Now let's consider conservation of momentum, a vector quantity. Since this coincidentally showed up in the mass conservation law, we'll keep calling the momentum density $\vec{\jmath}$. The relevant conservation law is $$ -\frac{\partial\vec{\jmath}}{\partial t} = \nabla \cdot \mathbf{T}. $$ Here $\mathbf{T}$ is a tensor, specifically the stress tensor of the matter. If you are not familiar with tensors (Feynman assumes you are not), think of it as a matrix. In component form, $\mathbf{T}$ has two indices: $T^{ij}$ is the $i$-flux of $j$-momentum. For example, $T^{xx}$ is the amount of $x$-momentum per unit area per unit time flowing in the $x$-direction, and $T^{yz}$ is the amount of $z$-momentum per unit area per unit time flowing in the $y$-direction. In our Newtonian fluid, $T^{ij} = \rho v^i v^j + p \delta^{ij}$, where $p$ is the fluid pressure.
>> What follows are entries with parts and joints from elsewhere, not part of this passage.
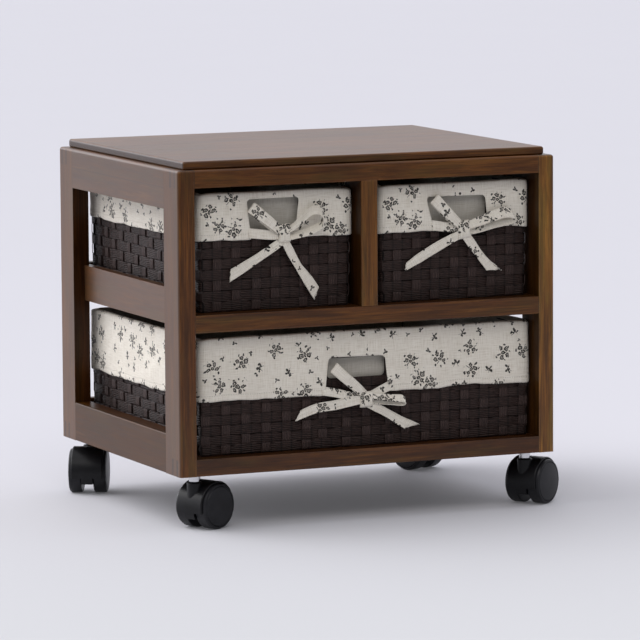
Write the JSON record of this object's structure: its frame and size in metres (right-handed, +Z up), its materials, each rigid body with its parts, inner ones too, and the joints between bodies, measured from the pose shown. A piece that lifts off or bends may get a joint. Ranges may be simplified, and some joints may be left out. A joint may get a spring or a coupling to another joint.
{
  "type": "storage chest on casters",
  "caption": "Low open wooden chest on swivel casters with sliding woven baskets, each lined with a printed cloth cuff tied in a bow.",
  "frame": {"origin": "on the floor, under the middle of the wooden frame", "axes": "+Z up, basket fronts face -Y, +X to the right seen from the front"},
  "size_m": [0.4829, 0.36, 0.4025],
  "materials": {
    "walnut": "dark walnut stain under satin lacquer",
    "dowel_wood": "bare beech",
    "paper_weave": "dark brown plaited paper straps",
    "basket_wire": "black coated wire",
    "printed_cotton": "cream cotton with a small black floral print",
    "chrome": "polished",
    "steel": "zinc plated",
    "nylon": "black moulded nylon",
    "brass": "plain"
  },
  "bodies": {
    "cabinet": {"back_bottom_rail": "walnut", "back_left_caster_stem": "chrome", "back_left_post": "walnut", "back_mid_rail": "walnut", "back_right_caster_stem": "chrome", "back_right_post": "walnut", "back_top_rail": "walnut", "caster_inserts": "brass", "frame_dowels": "dowel_wood", "frame_screws": "steel", "front_bottom_rail": "walnut", "front_divider": "walnut", "front_left_caster_stem": "chrome", "front_left_post": "walnut", "front_mid_rail": "walnut", "front_right_caster_stem": "chrome", "front_right_post": "walnut", "front_top_rail": "walnut", "left_bottom_rail": "walnut", "left_mid_rail": "walnut", "left_top_rail": "walnut", "lower_back_stop": "walnut", "lower_left_runner": "walnut", "lower_right_runner": "walnut", "right_bottom_rail": "walnut", "right_mid_rail": "walnut", "right_top_rail": "walnut", "top_board": "walnut", "top_board_screws": "steel", "upper_centre_runner": "walnut", "upper_left_runner": "walnut", "upper_right_runner": "walnut"},
    "upper_left_basket": {"upper_left_basket_bow": "printed_cotton", "upper_left_basket_liner": "printed_cotton", "upper_left_basket_wire_frame": "basket_wire", "upper_left_basket_woven_body": "paper_weave"},
    "upper_right_basket": {"upper_right_basket_bow": "printed_cotton", "upper_right_basket_liner": "printed_cotton", "upper_right_basket_wire_frame": "basket_wire", "upper_right_basket_woven_body": "paper_weave"},
    "lower_basket": {"lower_basket_bow": "printed_cotton", "lower_basket_liner": "printed_cotton", "lower_basket_wire_frame": "basket_wire", "lower_basket_woven_body": "paper_weave"},
    "front_left_caster": {"front_left_caster_hood": "nylon", "front_left_caster_axle": "steel"},
    "front_left_left_wheel": {"front_left_caster_left_wheel": "nylon"},
    "front_left_right_wheel": {"front_left_caster_right_wheel": "nylon"},
    "front_right_caster": {"front_right_caster_hood": "nylon", "front_right_caster_axle": "steel"},
    "front_right_left_wheel": {"front_right_caster_left_wheel": "nylon"},
    "front_right_right_wheel": {"front_right_caster_right_wheel": "nylon"},
    "back_left_caster": {"back_left_caster_hood": "nylon", "back_left_caster_axle": "steel"},
    "back_left_left_wheel": {"back_left_caster_left_wheel": "nylon"},
    "back_left_right_wheel": {"back_left_caster_right_wheel": "nylon"},
    "back_right_caster": {"back_right_caster_hood": "nylon", "back_right_caster_axle": "steel"},
    "back_right_left_wheel": {"back_right_caster_left_wheel": "nylon"},
    "back_right_right_wheel": {"back_right_caster_right_wheel": "nylon"}
  },
  "joints": [
    {"name": "upper_left_basket_slide", "type": "slide", "parent": "cabinet", "child": "upper_left_basket", "axis": [0, -1, 0], "range_m": [0, 0.26]},
    {"name": "upper_right_basket_slide", "type": "slide", "parent": "cabinet", "child": "upper_right_basket", "axis": [0, -1, 0], "range_m": [0, 0.26]},
    {"name": "lower_basket_slide", "type": "slide", "parent": "cabinet", "child": "lower_basket", "axis": [0, -1, 0], "range_m": [0, 0.26]},
    {"name": "front_left_swivel", "type": "hinge", "parent": "cabinet", "child": "front_left_caster", "pos_m": [-0.1995, -0.157, 0.045], "axis": [0, 0, 1], "continuous": true},
    {"name": "front_left_left_wheel_spin", "type": "hinge", "parent": "front_left_caster", "child": "front_left_left_wheel", "pos_m": [-0.18433, -0.14934, 0.025], "axis": [-0.4508, 0.8926, 0], "continuous": true},
    {"name": "front_left_right_wheel_spin", "type": "hinge", "parent": "front_left_caster", "child": "front_left_right_wheel", "pos_m": [-0.18433, -0.14934, 0.025], "axis": [-0.4508, 0.8926, 0], "continuous": true},
    {"name": "front_right_swivel", "type": "hinge", "parent": "cabinet", "child": "front_right_caster", "pos_m": [0.1995, -0.157, 0.045], "axis": [0, 0, 1], "continuous": true},
    {"name": "front_right_left_wheel_spin", "type": "hinge", "parent": "front_right_caster", "child": "front_right_left_wheel", "pos_m": [0.21341, -0.14722, 0.025], "axis": [-0.5751, 0.8181, 0], "continuous": true},
    {"name": "front_right_right_wheel_spin", "type": "hinge", "parent": "front_right_caster", "child": "front_right_right_wheel", "pos_m": [0.21341, -0.14722, 0.025], "axis": [-0.5751, 0.8181, 0], "continuous": true},
    {"name": "back_left_swivel", "type": "hinge", "parent": "cabinet", "child": "back_left_caster", "pos_m": [-0.1995, 0.157, 0.045], "axis": [0, 0, 1], "continuous": true},
    {"name": "back_left_left_wheel_spin", "type": "hinge", "parent": "back_left_caster", "child": "back_left_left_wheel", "pos_m": [-0.2074, 0.14195, 0.025], "axis": [0.8855, -0.4647, 0], "continuous": true},
    {"name": "back_left_right_wheel_spin", "type": "hinge", "parent": "back_left_caster", "child": "back_left_right_wheel", "pos_m": [-0.2074, 0.14195, 0.025], "axis": [0.8855, -0.4647, 0], "continuous": true},
    {"name": "back_right_swivel", "type": "hinge", "parent": "cabinet", "child": "back_right_caster", "pos_m": [0.1995, 0.157, 0.045], "axis": [0, 0, 1], "continuous": true},
    {"name": "back_right_left_wheel_spin", "type": "hinge", "parent": "back_right_caster", "child": "back_right_left_wheel", "pos_m": [0.20597, 0.14128, 0.025], "axis": [0.9246, 0.3809, 0], "continuous": true},
    {"name": "back_right_right_wheel_spin", "type": "hinge", "parent": "back_right_caster", "child": "back_right_right_wheel", "pos_m": [0.20597, 0.14128, 0.025], "axis": [0.9246, 0.3809, 0], "continuous": true}
  ]
}
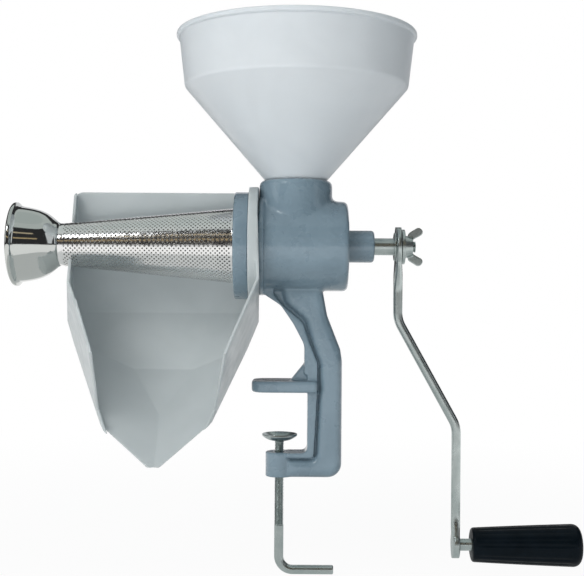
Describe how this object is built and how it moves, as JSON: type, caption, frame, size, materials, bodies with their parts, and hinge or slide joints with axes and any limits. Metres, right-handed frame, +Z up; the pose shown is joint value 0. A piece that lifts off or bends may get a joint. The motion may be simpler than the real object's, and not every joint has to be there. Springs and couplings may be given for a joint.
{
  "type": "hand cranked tomato strainer",
  "caption": "Table clamped tomato strainer with a hopper, screw in a tapered sieve, side chute, waste bell and bent crank.",
  "frame": {"origin": "on the underside of the upper jaw, where the table top rests, on the axis of the clamp screw", "axes": "+Z up along the clamp screw, +X along the shaft towards the crank, +Y away from the pouring side"},
  "size_m": [0.4937, 0.208, 0.4689],
  "materials": {
    "casting_enamel": "smooth gloss enamel",
    "hopper_plastic": "translucent natural polyethylene",
    "chute_plastic": "translucent natural polyethylene",
    "stainless": "bright rolled stainless sheet",
    "polished_steel": "mirror polished",
    "zinc_steel": "bright zinc plate",
    "auger_plastic": "moulded",
    "bush_brass": "machined",
    "seal_rubber": "moulded",
    "grip_plastic": "moulded, satin gloss"
  },
  "bodies": {
    "casting": {"body_casting": "casting_enamel", "rear_bush": "bush_brass", "shaft_seal": "seal_rubber", "sieve_cone": "stainless", "bell_outlet": "polished_steel"},
    "hopper": {"hopper": "hopper_plastic"},
    "ring": {"lock_ring": "casting_enamel"},
    "chute": {"chute": "chute_plastic"},
    "crank": {"drive_shaft": "zinc_steel", "auger": "auger_plastic", "auger_pin": "stainless", "thrust_washer": "stainless", "shaft_collar": "zinc_steel", "crank_arm": "zinc_steel", "handle_spindle": "zinc_steel", "grip_retainer": "zinc_steel"},
    "grip": {"handle_grip": "grip_plastic", "grip_end_cap": "grip_plastic"},
    "washer": {"crank_washer": "zinc_steel"},
    "nut": {"wing_nut": "zinc_steel"},
    "pad": {"clamp_pad": "zinc_steel"},
    "screw": {"clamp_screw": "zinc_steel", "pad_rivet": "zinc_steel"}
  },
  "joints": [
    {"name": "crank_turn", "type": "hinge", "parent": "casting", "child": "crank", "pos_m": [0.0996, 0, 0.126], "axis": [1, 0, 0], "continuous": true},
    {"name": "grip_spin", "type": "hinge", "parent": "crank", "child": "grip", "pos_m": [0.2, 0, -0.1326], "axis": [1, 0, 0], "continuous": true},
    {"name": "washer_slide", "type": "slide", "parent": "crank", "child": "washer", "axis": [1, 0, 0], "range_m": [0, 0.006]},
    {"name": "nut_turn", "type": "hinge", "parent": "washer", "child": "nut", "pos_m": [0.11, 0, 0.126], "axis": [1, 0, 0], "range_deg": [0, 1440]},
    {"name": "pad_lift", "type": "slide", "parent": "casting", "child": "pad", "axis": [0, 0, 1], "range_m": [-0.008, 0.034]},
    {"name": "screw_turn", "type": "hinge", "parent": "pad", "child": "screw", "pos_m": [0, 0, -0.06], "axis": [0, 0, 1], "range_deg": [-2304, 9792]},
    {"name": "chute_swing", "type": "hinge", "parent": "casting", "child": "chute", "pos_m": [-0.02, 0, 0.126], "axis": [1, 0, 0], "range_deg": [-60, 35]},
    {"name": "ring_turn", "type": "hinge", "parent": "casting", "child": "ring", "pos_m": [-0.034, 0, 0.126], "axis": [1, 0, 0], "range_deg": [0, 40]},
    {"name": "hopper_lift", "type": "slide", "parent": "casting", "child": "hopper", "axis": [0, 0, 1], "range_m": [0, 0.04]}
  ],
  "couplings": [
    {"joint": "washer_slide", "follows": "nut_turn", "m_per_rad": 0.00023873},
    {"joint": "pad_lift", "follows": "screw_turn", "m_per_rad": 0.00019894}
  ]
}
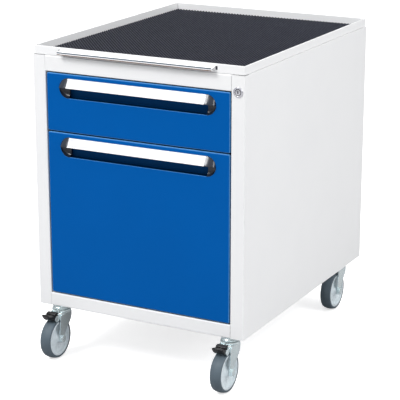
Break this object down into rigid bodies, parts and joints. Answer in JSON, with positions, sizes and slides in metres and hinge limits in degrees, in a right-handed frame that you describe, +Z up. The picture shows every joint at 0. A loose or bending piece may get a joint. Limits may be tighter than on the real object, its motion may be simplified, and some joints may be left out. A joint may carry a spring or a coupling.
{
  "type": "mobile drawer pedestal",
  "caption": "Mobile steel drawer cabinet with a rimmed, matted top tray, a shallow and a deep drawer, a cylinder lock and swivel castors with foot brakes in front.",
  "frame": {"origin": "on the floor, below the middle of the object's bounding box", "axes": "+Z up, the drawers open towards -Y, +X to the right seen from the front"},
  "size_m": [0.55, 0.755, 0.764],
  "materials": {
    "carcass_paint": "light grey powder coat, satin",
    "front_paint": "gentian blue powder coat, satin",
    "box_paint": "light grey powder coat",
    "mat_rubber": "fine ribbed rubber",
    "zinc_plate": "zinc-plated steel",
    "castor_zinc": "bright zinc-plated pressed steel",
    "bearing_steel": "oiled steel",
    "lock_chrome": "polished chrome",
    "grip_aluminium": "white lacquered aluminium profile",
    "label_card": "blank white label",
    "black_plastic": "black moulded plastic",
    "rim_plastic": "light grey moulded plastic",
    "tyre_grey": "grey thermoplastic rubber"
  },
  "bodies": {
    "root": {"side_panel_left": "carcass_paint", "side_panel_right": "carcass_paint", "back_panel": "carcass_paint", "bottom_panel": "carcass_paint", "roof_panel": "carcass_paint", "top_rail": "carcass_paint", "bottom_rail": "carcass_paint", "top_tray": "carcass_paint", "ribbed_mat": "mat_rubber", "runner_brackets": "zinc_plate", "cabinet_runners": "zinc_plate", "lock_housing": "lock_chrome", "lock_nut": "zinc_plate", "locking_bar_guides": "zinc_plate", "castor_mounting_plates": "castor_zinc", "castor_heads": "castor_zinc", "castor_swivel_bearings": "bearing_steel", "castor_bolts": "castor_zinc", "castor_nuts": "castor_zinc"},
    "upper_drawer": {"upper_drawer_front": "front_paint", "upper_drawer_box": "box_paint", "upper_front_screws": "zinc_plate", "upper_handle_grip": "grip_aluminium", "upper_label_strip": "label_card", "upper_handle_caps": "black_plastic", "upper_latch_stud": "zinc_plate", "upper_drawer_runners": "zinc_plate"},
    "upper_slides": {"upper_middle_runners": "zinc_plate"},
    "lower_drawer": {"lower_drawer_front": "front_paint", "lower_drawer_box": "box_paint", "lower_front_screws": "zinc_plate", "lower_handle_grip": "grip_aluminium", "lower_label_strip": "label_card", "lower_handle_caps": "black_plastic", "lower_latch_stud": "zinc_plate", "lower_drawer_runners": "zinc_plate"},
    "lower_slides": {"lower_middle_runners": "zinc_plate"},
    "lock_barrel": {"lock_plug": "lock_chrome", "lock_cam": "zinc_plate"},
    "lock_bar": {"locking_bar": "zinc_plate"},
    "fork_front_left": {"fork_front_left": "castor_zinc", "axle_front_left": "castor_zinc"},
    "wheel_front_left": {"rim_front_left": "rim_plastic", "tyre_front_left": "tyre_grey"},
    "brake_front_left": {"brake_rocker_front_left": "castor_zinc", "brake_pedal_front_left": "black_plastic"},
    "fork_front_right": {"fork_front_right": "castor_zinc", "axle_front_right": "castor_zinc"},
    "wheel_front_right": {"rim_front_right": "rim_plastic", "tyre_front_right": "tyre_grey"},
    "brake_front_right": {"brake_rocker_front_right": "castor_zinc", "brake_pedal_front_right": "black_plastic"},
    "fork_rear_left": {"fork_rear_left": "castor_zinc", "axle_rear_left": "castor_zinc"},
    "wheel_rear_left": {"rim_rear_left": "rim_plastic", "tyre_rear_left": "tyre_grey"},
    "fork_rear_right": {"fork_rear_right": "castor_zinc", "axle_rear_right": "castor_zinc"},
    "wheel_rear_right": {"rim_rear_right": "rim_plastic", "tyre_rear_right": "tyre_grey"}
  },
  "joints": [
    {"name": "upper_drawer_slide", "type": "slide", "parent": "root", "child": "upper_drawer", "axis": [0, -1, 0], "range_m": [0, 0.56]},
    {"name": "upper_runner_slide", "type": "slide", "parent": "root", "child": "upper_slides", "axis": [0, -1, 0], "range_m": [0, 0.28]},
    {"name": "lower_drawer_slide", "type": "slide", "parent": "root", "child": "lower_drawer", "axis": [0, -1, 0], "range_m": [0, 0.56]},
    {"name": "lower_runner_slide", "type": "slide", "parent": "root", "child": "lower_slides", "axis": [0, -1, 0], "range_m": [0, 0.28]},
    {"name": "lock_turn", "type": "hinge", "parent": "root", "child": "lock_barrel", "pos_m": [0.258, -0.3125, 0.706], "axis": [0, 1, 0], "range_deg": [0, 90]},
    {"name": "lock_bar_lift", "type": "slide", "parent": "root", "child": "lock_bar", "axis": [0, 0, 1], "range_m": [0, 0.01]},
    {"name": "swivel_front_left", "type": "hinge", "parent": "root", "child": "fork_front_left", "pos_m": [-0.2295, -0.2975, 0.117], "axis": [0, 0, 1], "continuous": true},
    {"name": "wheel_front_left_spin", "type": "hinge", "parent": "fork_front_left", "child": "wheel_front_left", "pos_m": [-0.2295, -0.3275, 0.05], "axis": [1, 0, 0], "continuous": true},
    {"name": "brake_front_left_tilt", "type": "hinge", "parent": "fork_front_left", "child": "brake_front_left", "pos_m": [-0.2295, -0.3245, 0.107], "axis": [1, 0, 0], "range_deg": [-8, 0]},
    {"name": "swivel_front_right", "type": "hinge", "parent": "root", "child": "fork_front_right", "pos_m": [0.2295, -0.2975, 0.117], "axis": [0, 0, 1], "continuous": true},
    {"name": "wheel_front_right_spin", "type": "hinge", "parent": "fork_front_right", "child": "wheel_front_right", "pos_m": [0.2295, -0.3275, 0.05], "axis": [1, 0, 0], "continuous": true},
    {"name": "brake_front_right_tilt", "type": "hinge", "parent": "fork_front_right", "child": "brake_front_right", "pos_m": [0.2295, -0.3245, 0.107], "axis": [1, 0, 0], "range_deg": [-8, 0]},
    {"name": "swivel_rear_left", "type": "hinge", "parent": "root", "child": "fork_rear_left", "pos_m": [-0.2295, 0.3315, 0.117], "axis": [0, 0, 1], "continuous": true},
    {"name": "wheel_rear_left_spin", "type": "hinge", "parent": "fork_rear_left", "child": "wheel_rear_left", "pos_m": [-0.2295, 0.3015, 0.05], "axis": [1, 0, 0], "continuous": true},
    {"name": "swivel_rear_right", "type": "hinge", "parent": "root", "child": "fork_rear_right", "pos_m": [0.2295, 0.3315, 0.117], "axis": [0, 0, 1], "continuous": true},
    {"name": "wheel_rear_right_spin", "type": "hinge", "parent": "fork_rear_right", "child": "wheel_rear_right", "pos_m": [0.2295, 0.3015, 0.05], "axis": [1, 0, 0], "continuous": true}
  ],
  "couplings": [
    {"joint": "upper_runner_slide", "follows": "upper_drawer_slide", "ratio": 0.5},
    {"joint": "lower_runner_slide", "follows": "lower_drawer_slide", "ratio": 0.5},
    {"joint": "lock_turn", "follows": "lock_bar_lift", "rad_per_m": 157.07}
  ]
}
The divergence of our tensor gives a vector. Explicitly, we could write momentum conservation as $$ -\frac{\partial\vec{\jmath}}{\partial t} = \left(\frac{\partial T^{xx}}{\partial x} + \frac{\partial T^{yx}}{\partial y} + \frac{\partial T^{zx}}{\partial z}\right) \hat{x} + \left(\frac{\partial T^{xy}}{\partial x} + \frac{\partial T^{yy}}{\partial y} + \frac{\partial T^{zy}}{\partial z}\right) \hat{y} + \left(\frac{\partial T^{xz}}{\partial x} + \frac{\partial T^{yz}}{\partial y} + \frac{\partial T^{zz}}{\partial z}\right) \hat{z}. $$ Taking just the $x$-component of this equation we recover Feynman's formula, with $a = T^{xx}$, $b = T^{yx}$, and $c = T^{zx}$. $T^{xx}$ measures the flow of $x$-momentum away from the point of interest in the $x$-direction, just as $T^{yx}$ and $T^{zx}$ measure the flow of $x$-momentum away in the $y$- and $z$-directions.

You need all three terms to account for where $x$-momentum is going, just as you need all three terms to account for where scalar mass is going. There are another three terms each in the corresponding equations for $y$-momentum and $z$-momentum.